While the bidding escalates, a huge electronic tote board behind the auctioneer instantly translates the figures into yen, euros and other currencies, giving the whole affair a very James Bond international flavor. "Fair warning" is offered when the bidding slows to a halt and then Burg slams that rocklike thing in his hand against the lectern, adding a little tally -ho! flourish with his arm when he really gets excited.
Every piece has a reserve price, which eBay users know is a figure set by the owner of the art, below which he (or she) won't sell. So Christie's might start the bidding at, say, $1 million, but if the reserve is $1.3 million and the high bid is $1.1 million, the auctioneer says "passed," and the item stays with its owner. It's always a little awkward when things don't sell, so good auctioneers sort of mutter "passed," or they say it as they bang the gavel, so it's not all that obvious.
Last Wednesday, there were only a handful of passes. That was the night that big-ticket contemporary art went up for sale, including works by Roy Lichtenstein, Jasper Johns and Lucian Freud.
Total take for the evening, including commissions: $133.7 million.

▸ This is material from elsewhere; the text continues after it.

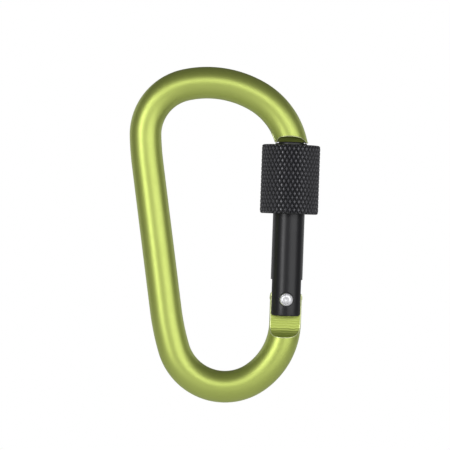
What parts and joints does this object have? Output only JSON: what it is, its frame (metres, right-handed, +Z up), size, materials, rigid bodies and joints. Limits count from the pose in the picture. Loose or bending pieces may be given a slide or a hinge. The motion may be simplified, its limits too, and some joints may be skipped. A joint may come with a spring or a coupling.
{
  "type": "screw-lock carabiner",
  "caption": "D-shaped bent bar carabiner for keys, with a sprung gate that swings inwards on a rivet and a knurled screw sleeve that locks it.",
  "frame": {"origin": "the inside of the crown at its highest point, where the bar hangs on a loop, strap or hook", "axes": "+Z up along the closed gate, from hinge to nose; +X from the spine to the gate; the front face looks along -Y"},
  "size_m": [0.0459, 0.014, 0.0804],
  "materials": {
    "green_anodised": "satin lime green anodising",
    "black_anodised": "satin black anodising",
    "rivet_steel": "bright, peened",
    "black_knurled": "black anodising over diamond knurling",
    "spring_steel": "drawn wire",
    "plunger_steel": "turned"
  },
  "bodies": {
    "frame": {"frame_bar": "green_anodised"},
    "gate": {"gate_tube": "black_anodised", "hinge_rivet": "rivet_steel", "gate_spring": "spring_steel"},
    "sleeve": {"locking_sleeve": "black_knurled"},
    "plunger": {"spring_plunger": "plunger_steel"}
  },
  "joints": [
    {"name": "gate_swing", "type": "hinge", "parent": "frame", "child": "gate", "pos_m": [0.01989, 0, -0.04746], "axis": [0, -1, 0], "range_deg": [0, 28], "stiffness_Nm_per_rad": 0.2, "springref_deg": -28.65},
    {"name": "sleeve_travel", "type": "slide", "parent": "gate", "child": "sleeve", "axis": [0, 0, 1], "range_m": [-0.009, 0.0018]},
    {"name": "plunger_push", "type": "slide", "parent": "gate", "child": "plunger", "axis": [0, 0, 1], "range_m": [0, 0.0006], "deforming": ["gate_spring"]}
  ],
  "couplings": [
    {"joint": "plunger_push", "follows": "gate_swing", "m_per_rad": 0.0012}
  ]
}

Tom Friedman's pieces went up for auction the next day, during the Thursday afternoon session, along with roughly 100 other items. The estimates for these pieces are far lower -- some eventually go for as little as $15,000 -- but being bought and sold in the secondary art market at this level is a big deal, and at 40, Friedman is among the youngest. It turns out he's already been exhibited in the world's most prestigious galleries and contemporary art museums.
How did that happen?
"I guess it's a slow process," he says from his studio in Amherst.
If you're expecting a prankster or someone guffawing behind the back of his admirers, Friedman is a surprise. He's an earnest guy and although he recognizes that a lot of his art is funny, he isn't joking, nor is he playing for laughs. About his work, he's entirely candid and, frankly, the more he explains it, the more compelling it seems.
"I'll either have an idea that will lead me to a material, or I'll see a material that will lead me to an idea," he says. He tends to use stuff that you'd find around the house (glue, paper, Play-Doh), so that hey-I-could-do-that response is no accident. That squiggle aside, most of his work is obsessively composed. He once carved a self-portrait on an aspirin. (And it looks like him!) He made a perfect sphere out 1,500 pieces of bubble gum he chewed, which he then wedged into the corner of a wall. Another time he placed his pubic hairs on a bar of soap, arranging them in perfect circles, like the rings on a radar screen.
His rise to prominence happened fast. While he was at the University of Illinois getting a graduate degree in art, a teacher praised his work to a New York gallery owner known only as Hudson. Among the pieces Hudson saw during a visit to Chicago was a spiral made of laundry detergent.
"It seemed to me that he had an open-ended area of investigation and a finesse with materials, or a dialogue with materials and how to get them to work and to resonate," says Hudson. "I was really impressed also with his ability to edit his own work, and to present it in a professional but not fussy manner."